Government efforts to direct capital to its most productive uses have
been a dismal failure, compared to private money managers and
entrepreneurs. This is because the latter, but not the former, face a
"cruel" market test every day, which weeds out inefficiency.
The phrase corporate welfare has been coined to portray the idea
that government involvement in the economy is innately corrupting; it
also imparts the information that there are welfare bums and welfare
queens to be found in the boardroom and not just in the public-housing
projects.
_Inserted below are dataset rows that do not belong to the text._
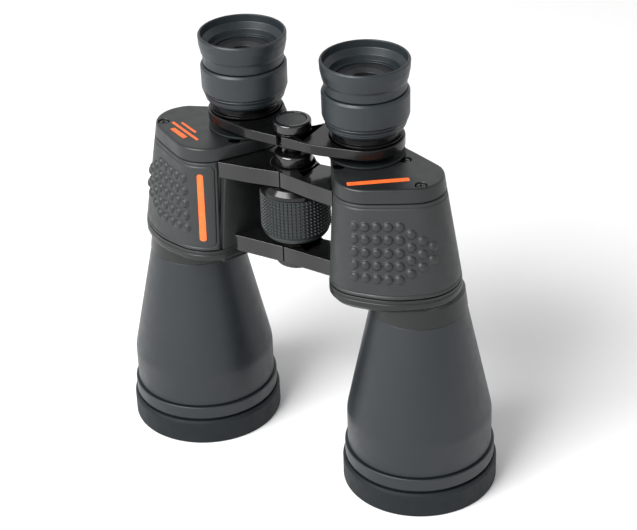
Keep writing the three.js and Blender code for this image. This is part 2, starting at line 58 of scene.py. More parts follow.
# ---- the frame ----------------------------------------------------------------------------------
class Measured:
    """Where a CAD node is at rest, in millimetres."""

    def __init__(self, node):
        low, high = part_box(node)
        self.x = (low.x + high.x) / 2 / MM
        self.y = (low.y + high.y) / 2 / MM
        self.radius = (high.x - low.x) / 2 / MM
        self.base = low.z / MM
        self.top = high.z / MM


def hinge_place():
    for joint in frame["joints"]:
        if joint["name"] == "interpupillary_hinge":
            return joint["pos_m"][0] / MM, joint["pos_m"][1] / MM


HINGE = hinge_place()
BUMPER = Measured("left_objective_bumper")
END_RING = Measured("left_objective_end_ring")
BARREL = Measured("left_objective_barrel")
HOUSING = Measured("left_prism_housing")
ARMOUR = Measured("left_armour")
COVER = Measured("left_cover_plate")
SLEEVE = Measured("left_eyepiece_sleeve")
TUBE = Measured("left_eyepiece_tube")
OCULAR = Measured("left_ocular_ring")
CELL = Measured("left_eye_lens_cell")
EYECUP = Measured("left_eyecup")
ARM = Measured("left_ocular_arm")
BUSH = Measured("hinge_bush")
WHEEL = Measured("focus_wheel")
GRIP = Measured("focus_wheel_grip")
SPINDLE = Measured("focus_spindle")
BUTTON = Measured("spindle_cap")
CAP = Measured("tripod_cap")

OBJECTIVE = (BUMPER.x, BUMPER.y)
EYEPIECE = (EYECUP.x, EYECUP.y)


# ---- mesh kit -----------------------------------------------------------------------------------
def rounded(corners, closed=True, steps=5):
    """An outline whose corners, each (across, up) or (across, up, radius), are turned into arcs."""
    points = []
    for i, corner in enumerate(corners):
        here = Vector(corner[:2])
        at_end = not closed and i in (0, len(corners) - 1)
        if len(corner) == 2 or at_end:
            points.append(here)
            continue
        before = Vector(corners[i - 1][:2]) - here
        after = Vector(corners[(i + 1) % len(corners)][:2]) - here
        half = before.angle(after) / 2
        reach = min(corner[2] / math.tan(half), 0.48 * before.length, 0.48 * after.length)
        radius = reach * math.tan(half)
        centre = here + (before.normalized() + after.normalized()).normalized() * radius / math.sin(half)
        start = here + before.normalized() * reach - centre
        end = here + after.normalized() * reach - centre
        first = math.atan2(start.y, start.x)
        turn = (math.atan2(end.y, end.x) - first + math.pi) % math.tau - math.pi
        for k in range(steps + 1):
            angle = first + turn * k / steps
            points.append(centre + Vector((math.cos(angle), math.sin(angle))) * radius)
    return points


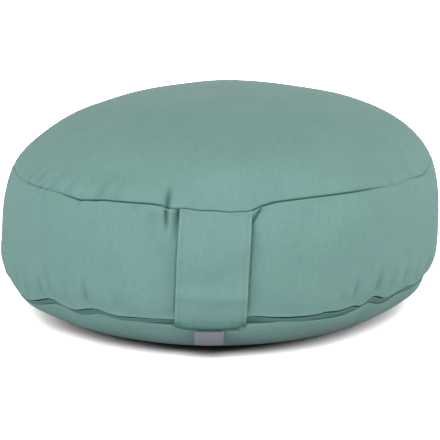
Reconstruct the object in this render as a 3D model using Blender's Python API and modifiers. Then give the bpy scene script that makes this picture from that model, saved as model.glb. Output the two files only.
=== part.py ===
"""Round zafu meditation cushion: a plump filled cushion sewn from a crowned top, a side band and a bottom,
with a zip in a channel round its foot, a flat carrying handle over the band and a small folded label.

Metres, +Z up. The origin is on the floor under the middle of the cushion and the handle faces -Y.
A bearing is an angle round the cushion in degrees: 0 at the front (-Y), growing towards +X.
"""

import bmesh
import bpy
import numpy as np

MM = 0.001

# The cushion's evenly turned form, before it is made uneven.
BELLY_RADIUS = 180 * MM
BELLY_HEIGHT = 56 * MM  # where the side band is widest
CROWN_HEIGHT = 179.5 * MM
CONTACT_RADIUS = 123 * MM  # the filling flattens the bottom out to here
TOP_SEAM_HEIGHT = 120.5 * MM
ZIP_HEIGHT = 32 * MM  # the band's folded lower edge, which laps over the zip
FOOT_SEAM_HEIGHT = 28 * MM  # where zip, handle and label are sewn to the bottom
# Exponents of the two superellipses that meet at the belly: (on the radius, on the height).
SHOULDER_CURVE = (2.0, 3.42)
FOOT_CURVE = (1.38, 2.46)

# Seams, as sections sunk into the filled form.
SEAM_HALF_WIDTH = 1.6 * MM
SEAM_DEPTH = 2.2 * MM
ZIP_CHANNEL_DEPTH = 3.2 * MM
FOLD_PROUD = 0.6 * MM  # the band's fold stands out over the channel
FOOT_SET_BACK = 0.8 * MM  # the bottom panel starts a little further in than the band

# Sewn-on pieces.
HANDLE_BEARING = -1.8
HANDLE_WIDTH = 53 * MM
HANDLE_THICKNESS = 2.0 * MM
HANDLE_RECESS = 2.6 * MM  # the taut handle presses the band in by this much
RECESS_MARGIN = 2.7 * MM  # how far beyond the handle's edge the band stays pressed in
RECESS_FADE = 20 * MM  # the length over which the band comes out again
HANDLE_BOW = 2.4 * MM  # the middle of its lower end is pulled down by this much
TAPE_THICKNESS = 1.0 * MM
LABEL_WIDTH = 22 * MM
LABEL_LENGTH = 12 * MM
LABEL_BEARING = -2.0
LABEL_THICKNESS = 1.2 * MM
LABEL_TURNED_IN = 6.0 * MM  # how far its lower edge hangs in under its seam
CLEARANCE = 0.6 * MM  # between neighbouring pieces

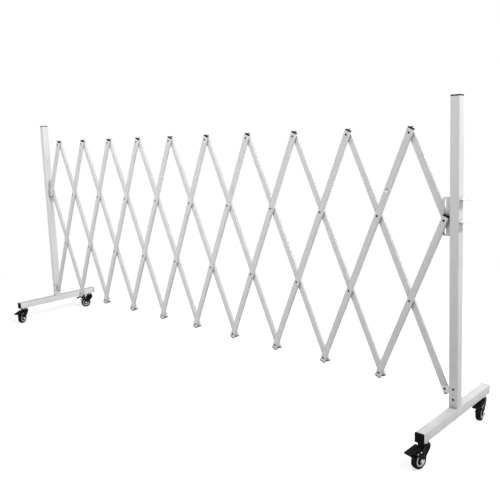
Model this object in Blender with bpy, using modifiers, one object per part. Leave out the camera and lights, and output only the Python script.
"""Expandable safety barrier: a folding lattice between two posts on braked casters.

X runs along the barrier, the front faces -Y and Z is up. The origin is under the middle of the
whole barrier, on the floor. Lengths are in metres.
"""

import math

import bmesh
import bpy
from mathutils import Matrix, Vector

for old in list(bpy.data.objects):
    bpy.data.objects.remove(old, do_unlink=True)

# Lattice
pivot_spacing = 0.390  # between two neighbouring pivots of one bar
bar_lean = math.radians(24)  # of each bar from the vertical, as the barrier stands
cell_count = 10
bar_width = 0.029
bar_depth = 0.0145
bar_wall = 0.0012
bar_past_pivot = 0.023
plug_depth = 0.007  # the closed length at each end of a bar
layer_gap = 0.0025  # between the front bars and the rear bars

# Rivets and pins
shank_radius = 0.003
bush_radius = 0.005
head_radius = 0.005
head_height = 0.0025
head_top_share = 0.6
head_sink = 0.0002  # how deep a fixed head is set in its bar
shank_hole_radius = 0.0038
bush_hole_radius = 0.006
rivet_sides = 8

# Posts, beams and caps
tube_size = 0.040
tube_wall = 0.0015
tube_corner = 0.0025
post_height = 1.275  # above the beam, with its cap
post_to_pivot = 0.028
beam_length = 0.600  # with both caps
beam_underside = 0.106
row_above_beam = 0.066  # bottom row of pivots
cap_flange = 0.005
cap_corner = 0.0015
plug_length = 0.010
seat_gap = 0.0003

# Plates welded to the posts
plate_thickness = 0.002
guide_below = 0.063
guide_above = 0.095
guide_past_pin = 0.013
guide_corner = 0.008
slot_below = 0.056
slot_above = 0.088
slot_width = 0.007
hinge_lug_height = 0.032
hinge_lug_past_pin = 0.012
hinge_lug_corner = 0.008
joining_lug_reach = 0.040
joining_lug_width = 0.036
joining_lug_thickness = 0.003
joining_lug_corner = 0.008
joining_hole_radius = 0.006
upper_lug_above_row = 0.089  # from the row of slider pins
lower_lug_above_row = -0.001

# Sleeve that joins each post to its beam, with its two screws
sleeve_height = 0.100
sleeve_wall = 0.002
screw_heights = (0.036, 0.080)
screw_hole_radius = 0.0036

# Catch plate on the last long front bar
catch_along_bar = 0.903
catch_width = 0.014
catch_height = 0.022
catch_thickness = 0.0015
catch_screw_radius = 0.0035
catch_screw_share = 0.3

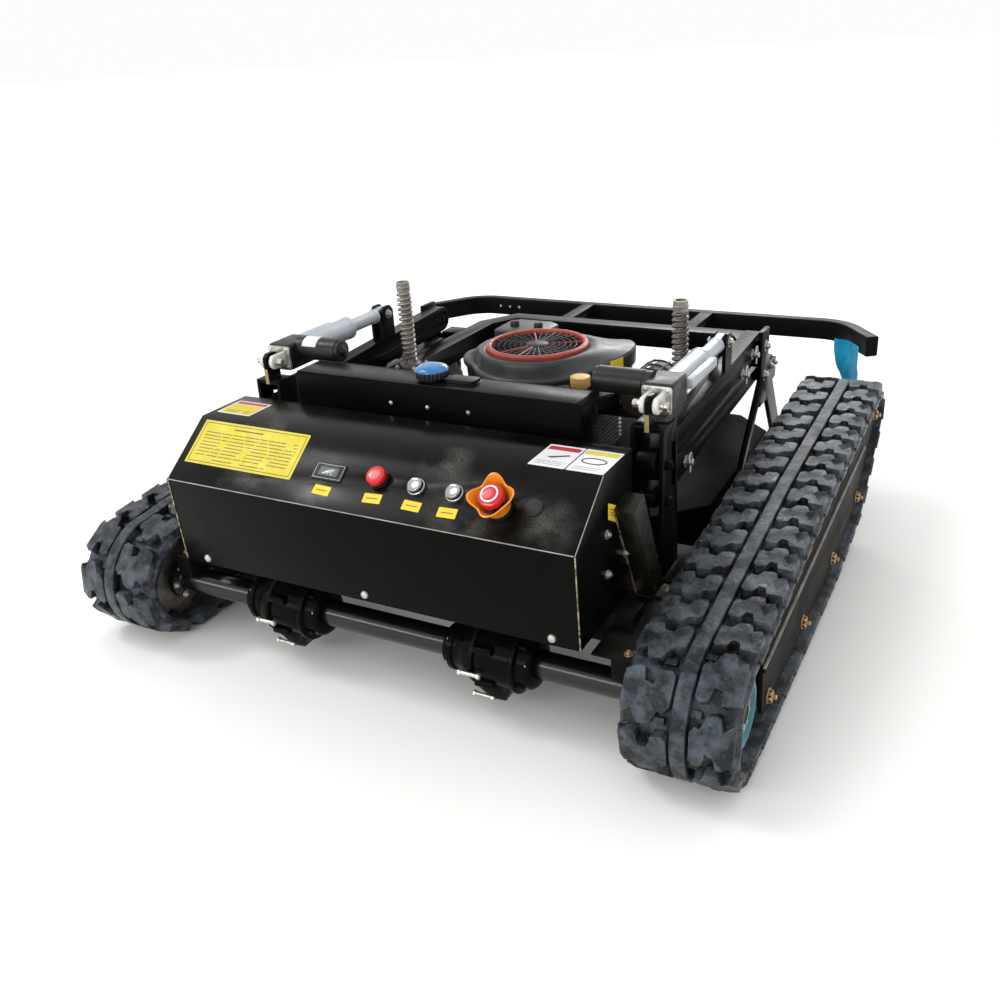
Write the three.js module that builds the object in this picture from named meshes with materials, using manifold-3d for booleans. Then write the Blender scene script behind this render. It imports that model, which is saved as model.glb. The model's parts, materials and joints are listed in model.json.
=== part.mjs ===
// Tracked chassis of a remote-controlled slope mower, in millimetres.
// +Z is up and +Y is forwards, towards the bumper. The control panel is at the rear, and left is -X.
// Inside this file Y is counted from the rear axle; the whole machine is shifted at the end, so that
// the origin is the middle of its base.
import * as THREE from "three";
import { mergeVertices } from "three/addons/utils/BufferGeometryUtils.js";
import Module from "manifold-3d";

const wasm = await Module();
wasm.setup();

// ---------------------------------------------------------------- driving dimensions

const GAP = 0.4; // clearance between pieces that touch
const ROLL = 1.2; // radial clearance of a wheel inside its track
const RUN = 0.5; // radial clearance of a pin in its hole
const SIDES = [["left", -1], ["right", 1]];

// Rubber track: a flat carcass with a raised middle band and two staggered rows of lugs.
const TRACK = { inner: 394.5, width: 150, carcass: 12, lug: 16, pitch: 60 };
const OUTER = TRACK.inner + TRACK.width;
const SHELL = TRACK.carcass + TRACK.lug;
const BAND = [464.5, 484.5];
const LUG = { length: 30, inset: 4, sag: 1.8 };

// Wheels inside a track, anticlockwise seen from +X: [y, z, radius].
const WHEELS = {
  sprocket: [0, 98.4, 70.4],
  roller_1: [105, 58, 30],
  roller_2: [305, 58, 30],
  roller_3: [520, 58, 30],
  roller_4: [725, 83, 30],
  idler: [858, 197, 34],
  skid: [400, 180, 30],
};
const FREE_WHEELS = ["roller_1", "roller_2", "roller_3", "roller_4", "idler"];
const WHEEL_X = [424, 522];
const INNER_PLATE = [412, 418];
const OUTER_PLATE = [528, 534];
const PLATE_CORNERS = [[90, 60, 18], [520, 60, 18], [725, 85, 18], [858, 197, 26], [400, 180, 23],
  [85, 142, 18]]; // rounded corners of a side plate, as [y, z, radius]
const PIN = 8;
const BOLT = { radius: 9, head: 6 };
const RIB = 3.5; // height of the rib along the outer plate
const TEETH = 8;
const VALLEY = 58; // radius between two sprocket teeth
const RING = { outer: 44, inner: 36, hub: 16, proud: 9, dish: 10 }; // on the sprocket's outer face

// Rear axle: a fixed tube with a drive shaft in each half and a gear motor on each side.
const AXLE = { y: 0, z: WHEELS.sprocket[1], tube: 20, bore: 14, shaft: 12, end: 410, shaftStart: 190 };
const GEAR = { from: 108, to: 248 };

// Main frame: two rails with cross members between them.
const RAIL = { x: [362, 390], y: [-24, 640], z: [122, 150] };
const FLOOR_TOP = 154;

// Control box: a folded shell seen from the side as [y, z], open at the back.
const BOX = { half: 332.3, wall: 4, bottom: 170, top: 378.1, back: 130 };
const BOX_PROFILE = [[-50, BOX.bottom], [-57.3, 309.1], [33.6, BOX.top], [BOX.back, BOX.top],
  [BOX.back, BOX.bottom]];
const SLOPE_FOOT = BOX_PROFILE[1];
const SLOPE_ANGLE = Math.atan2(BOX.top - SLOPE_FOOT[1], BOX_PROFILE[2][0] - SLOPE_FOOT[0]);

// Fuel tank with its filler.
const TANK = { half: 247, y: [158, 215], z: [246.5, 421] };
const FILLER = { x: -9, y: 188, neck: 20, cap: 25, top: 441 };

// Lifting linkage: two upper arms and two lower links of equal length, as [y, z] pivots.
const ARM_REAR = [200, 330];
const ARM_FRONT = [716, 356];
const LINK_DROP = 55;
const LINK_REAR = [ARM_REAR[0], ARM_REAR[1] - LINK_DROP];
const LINK_FRONT = [ARM_FRONT[0], ARM_FRONT[1] - LINK_DROP];
const ARM = { x: [318, 346], half: 24 };
const LINK = { x: [322, 342], half: 13 };
const BRACKET = { inner: [308, 314], outer: [350, 356], footEnd: 386, y: [180, 250], top: 386 };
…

This particular intervention comes in every conceivable shape
and size: grants, sweetheart business deals arranged by the commerce
department, cut-rate insurance, low-interest loans, a protective wall
against foreign competition, exclusive contracts, and a mind-boggling
maze of other special interest privileges (Moore 1997, 3). (1) The
phrase conveys the debilitating effects that government subsidies impose
on corporations, which parallel the dependent and self-destructive
behavior bred by social programs for the poor. Instead of being
subsidized with millions of taxpayers' dollars, the fate of ailing
corporations should be left up to the cruel market test wherein only the
efficient survive the competition.
For most Americans, the term welfare is associated with any number
of negative images: laziness, illegitimacy, family breakup,
irresponsibility, and wasted tax dollars. As welfare brings to mind the
image of a "young unwed mother of two or three infants, huddled in
front of a TV set in a public housing tenement and living at taxpayer
expense on monthly Aid to Families with Dependent Children (AFDC) checks
and food stamps" (Moore 1997, 3), it is striking that
America's most costly welfare recipients today are actually Fortune
500 companies--recording best-ever earnings of $24 billion dollars in
1997--costing taxpayers $87 billion per year (Moore 1997, 3). (2)
Upholding his promise to "end welfare as we know it," and
urged by the American people to do so, President Clinton signed the
Personal Responsibility and Work Opportunity Act (PRWOA) in August of
1996. The Temporary Assistance of Needy Families (TANF) program, which
arose from this welfare reform, established a time limit on welfare
benefits as well as work, training, or education requirements in
exchange for benefits (policyalmanac.org). (3) The result is that the
number of people on welfare has declined roughly 50 percent from a 1994
peak, with "record levels of former recipients now working and
paying taxes, not collecting them" (Moore 1997).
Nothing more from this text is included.